## GIVEN PROBLEM
Search the data below for "joints"; list each line that holds it.

## MATERIAL SUPPLIED
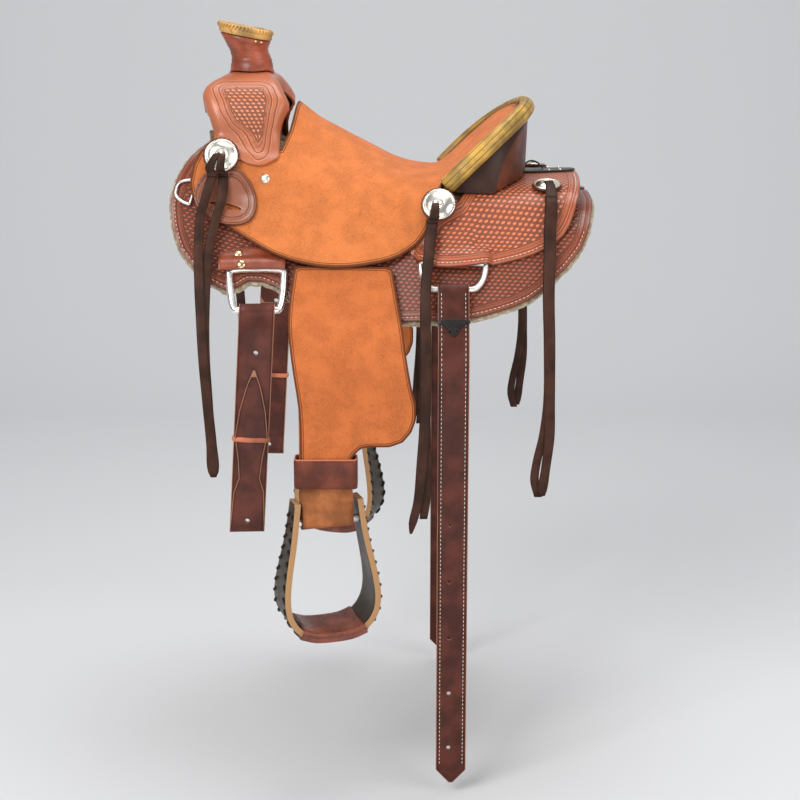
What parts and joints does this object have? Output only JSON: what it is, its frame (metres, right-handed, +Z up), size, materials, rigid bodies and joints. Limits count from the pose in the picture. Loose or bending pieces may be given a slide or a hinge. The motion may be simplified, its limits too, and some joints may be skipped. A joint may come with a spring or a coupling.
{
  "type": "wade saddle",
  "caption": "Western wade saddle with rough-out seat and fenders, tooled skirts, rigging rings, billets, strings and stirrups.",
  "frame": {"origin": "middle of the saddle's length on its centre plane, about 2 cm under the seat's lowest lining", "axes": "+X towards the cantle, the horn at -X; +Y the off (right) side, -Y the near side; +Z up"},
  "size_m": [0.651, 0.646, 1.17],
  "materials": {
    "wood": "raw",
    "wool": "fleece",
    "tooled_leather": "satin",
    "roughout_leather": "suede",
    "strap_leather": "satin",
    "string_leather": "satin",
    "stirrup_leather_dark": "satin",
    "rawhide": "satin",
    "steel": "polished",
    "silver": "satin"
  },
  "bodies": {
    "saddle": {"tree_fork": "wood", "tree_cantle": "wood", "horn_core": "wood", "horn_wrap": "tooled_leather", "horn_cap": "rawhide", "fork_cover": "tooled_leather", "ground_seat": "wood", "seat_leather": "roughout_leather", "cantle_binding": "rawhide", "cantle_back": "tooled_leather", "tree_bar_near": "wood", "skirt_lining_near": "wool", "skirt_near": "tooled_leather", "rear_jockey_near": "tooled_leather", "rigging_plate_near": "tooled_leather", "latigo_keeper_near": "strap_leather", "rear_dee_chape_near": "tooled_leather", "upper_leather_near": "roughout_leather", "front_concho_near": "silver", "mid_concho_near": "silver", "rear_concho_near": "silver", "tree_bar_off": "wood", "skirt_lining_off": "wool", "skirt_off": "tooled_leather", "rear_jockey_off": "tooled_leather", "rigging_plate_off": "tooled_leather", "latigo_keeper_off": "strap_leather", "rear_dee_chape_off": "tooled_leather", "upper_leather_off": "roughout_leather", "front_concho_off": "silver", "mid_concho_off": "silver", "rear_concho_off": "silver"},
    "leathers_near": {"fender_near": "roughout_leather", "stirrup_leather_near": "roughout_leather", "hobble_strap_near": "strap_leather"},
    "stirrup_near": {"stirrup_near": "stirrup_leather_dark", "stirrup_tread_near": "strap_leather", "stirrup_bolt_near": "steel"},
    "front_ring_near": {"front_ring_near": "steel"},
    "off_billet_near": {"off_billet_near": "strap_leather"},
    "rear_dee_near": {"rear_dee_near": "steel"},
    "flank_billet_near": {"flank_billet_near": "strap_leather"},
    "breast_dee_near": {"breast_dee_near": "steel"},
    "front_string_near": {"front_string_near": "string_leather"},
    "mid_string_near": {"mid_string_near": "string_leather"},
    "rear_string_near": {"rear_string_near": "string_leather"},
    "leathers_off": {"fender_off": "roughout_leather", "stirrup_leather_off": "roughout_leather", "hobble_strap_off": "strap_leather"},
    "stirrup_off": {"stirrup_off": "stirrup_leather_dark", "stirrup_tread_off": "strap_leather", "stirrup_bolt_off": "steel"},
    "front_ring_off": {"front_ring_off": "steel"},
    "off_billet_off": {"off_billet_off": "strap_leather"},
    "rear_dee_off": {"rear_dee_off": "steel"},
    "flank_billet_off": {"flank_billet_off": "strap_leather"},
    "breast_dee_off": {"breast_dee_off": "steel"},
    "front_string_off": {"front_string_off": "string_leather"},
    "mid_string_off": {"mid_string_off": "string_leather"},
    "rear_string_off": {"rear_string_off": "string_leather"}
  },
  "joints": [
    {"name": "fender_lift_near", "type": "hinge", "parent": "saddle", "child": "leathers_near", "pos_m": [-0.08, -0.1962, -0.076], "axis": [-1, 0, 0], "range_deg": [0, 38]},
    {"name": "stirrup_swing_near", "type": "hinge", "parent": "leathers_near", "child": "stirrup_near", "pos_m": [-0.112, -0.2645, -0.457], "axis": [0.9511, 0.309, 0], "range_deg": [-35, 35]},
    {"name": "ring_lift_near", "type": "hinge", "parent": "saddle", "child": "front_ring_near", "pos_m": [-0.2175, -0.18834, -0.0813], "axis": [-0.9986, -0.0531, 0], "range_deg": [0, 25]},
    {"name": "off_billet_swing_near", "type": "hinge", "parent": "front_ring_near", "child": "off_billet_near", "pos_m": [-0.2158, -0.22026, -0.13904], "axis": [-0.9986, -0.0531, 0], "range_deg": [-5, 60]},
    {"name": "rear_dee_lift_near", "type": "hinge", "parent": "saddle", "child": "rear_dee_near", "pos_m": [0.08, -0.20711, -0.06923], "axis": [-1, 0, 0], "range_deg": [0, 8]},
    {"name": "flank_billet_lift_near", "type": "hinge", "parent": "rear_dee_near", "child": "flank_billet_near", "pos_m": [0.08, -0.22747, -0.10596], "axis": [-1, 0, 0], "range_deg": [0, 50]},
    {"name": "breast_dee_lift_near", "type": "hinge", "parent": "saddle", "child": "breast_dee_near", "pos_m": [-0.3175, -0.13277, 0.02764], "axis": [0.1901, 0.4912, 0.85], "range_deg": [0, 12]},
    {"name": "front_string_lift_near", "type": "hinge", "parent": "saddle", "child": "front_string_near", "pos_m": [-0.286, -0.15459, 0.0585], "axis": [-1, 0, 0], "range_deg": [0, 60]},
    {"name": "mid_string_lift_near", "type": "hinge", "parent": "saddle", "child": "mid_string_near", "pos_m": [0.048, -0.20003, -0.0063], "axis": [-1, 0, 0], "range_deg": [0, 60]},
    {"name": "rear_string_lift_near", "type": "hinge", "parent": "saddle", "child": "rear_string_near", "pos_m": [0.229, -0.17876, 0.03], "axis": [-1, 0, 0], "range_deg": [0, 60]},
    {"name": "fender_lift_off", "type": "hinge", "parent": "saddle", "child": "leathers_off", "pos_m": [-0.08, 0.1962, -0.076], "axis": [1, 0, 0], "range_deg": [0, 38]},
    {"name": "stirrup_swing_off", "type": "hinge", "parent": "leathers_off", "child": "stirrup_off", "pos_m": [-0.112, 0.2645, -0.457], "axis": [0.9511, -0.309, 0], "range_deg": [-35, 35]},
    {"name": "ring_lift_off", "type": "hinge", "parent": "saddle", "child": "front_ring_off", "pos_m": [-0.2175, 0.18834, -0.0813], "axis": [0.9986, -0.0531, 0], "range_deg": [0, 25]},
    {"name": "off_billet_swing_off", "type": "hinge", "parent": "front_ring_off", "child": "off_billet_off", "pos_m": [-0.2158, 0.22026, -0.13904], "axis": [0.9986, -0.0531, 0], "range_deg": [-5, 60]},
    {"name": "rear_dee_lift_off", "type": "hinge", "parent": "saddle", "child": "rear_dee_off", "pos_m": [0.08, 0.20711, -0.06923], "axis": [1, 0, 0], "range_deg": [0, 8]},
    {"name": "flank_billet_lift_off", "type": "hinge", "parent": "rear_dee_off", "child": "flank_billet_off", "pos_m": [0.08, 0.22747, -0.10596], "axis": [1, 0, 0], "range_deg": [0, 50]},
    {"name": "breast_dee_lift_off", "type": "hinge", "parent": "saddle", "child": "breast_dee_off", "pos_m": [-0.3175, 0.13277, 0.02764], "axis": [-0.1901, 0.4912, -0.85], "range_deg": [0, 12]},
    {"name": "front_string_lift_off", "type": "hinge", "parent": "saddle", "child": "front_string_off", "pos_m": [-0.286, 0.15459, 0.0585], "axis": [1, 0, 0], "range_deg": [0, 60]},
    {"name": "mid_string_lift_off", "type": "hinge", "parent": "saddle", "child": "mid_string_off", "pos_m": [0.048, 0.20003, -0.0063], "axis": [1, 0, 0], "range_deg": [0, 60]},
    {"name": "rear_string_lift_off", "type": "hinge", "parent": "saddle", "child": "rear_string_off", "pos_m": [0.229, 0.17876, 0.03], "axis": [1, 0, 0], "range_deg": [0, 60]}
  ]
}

--

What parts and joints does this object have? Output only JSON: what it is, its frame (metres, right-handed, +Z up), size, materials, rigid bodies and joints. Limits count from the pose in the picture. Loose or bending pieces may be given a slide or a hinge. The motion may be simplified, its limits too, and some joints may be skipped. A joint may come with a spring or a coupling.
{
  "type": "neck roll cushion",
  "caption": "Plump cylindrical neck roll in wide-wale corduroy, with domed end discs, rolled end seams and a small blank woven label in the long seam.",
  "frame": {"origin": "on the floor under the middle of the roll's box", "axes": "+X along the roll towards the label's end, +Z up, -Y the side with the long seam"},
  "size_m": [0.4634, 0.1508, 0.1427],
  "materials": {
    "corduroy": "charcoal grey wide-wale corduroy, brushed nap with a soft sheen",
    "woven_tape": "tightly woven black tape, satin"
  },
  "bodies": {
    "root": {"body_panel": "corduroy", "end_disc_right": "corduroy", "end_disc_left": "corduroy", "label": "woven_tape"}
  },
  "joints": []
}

## THE RESULT
What parts and joints does this object have? Output only JSON: what it is, its frame (metres, right-handed, +Z up), size, materials, rigid bodies and joints. Limits count from the pose in the picture. Loose or bending pieces may be given a slide or a hinge. The motion may be simplified, its limits too, and some joints may be skipped. A joint may come with a spring or a coupling.
  "joints": [
What parts and joints does this object have? Output only JSON: what it is, its frame (metres, right-handed, +Z up), size, materials, rigid bodies and joints. Limits count from the pose in the picture. Loose or bending pieces may be given a slide or a hinge. The motion may be simplified, its limits too, and some joints may be skipped. A joint may come with a spring or a coupling.
  "joints": []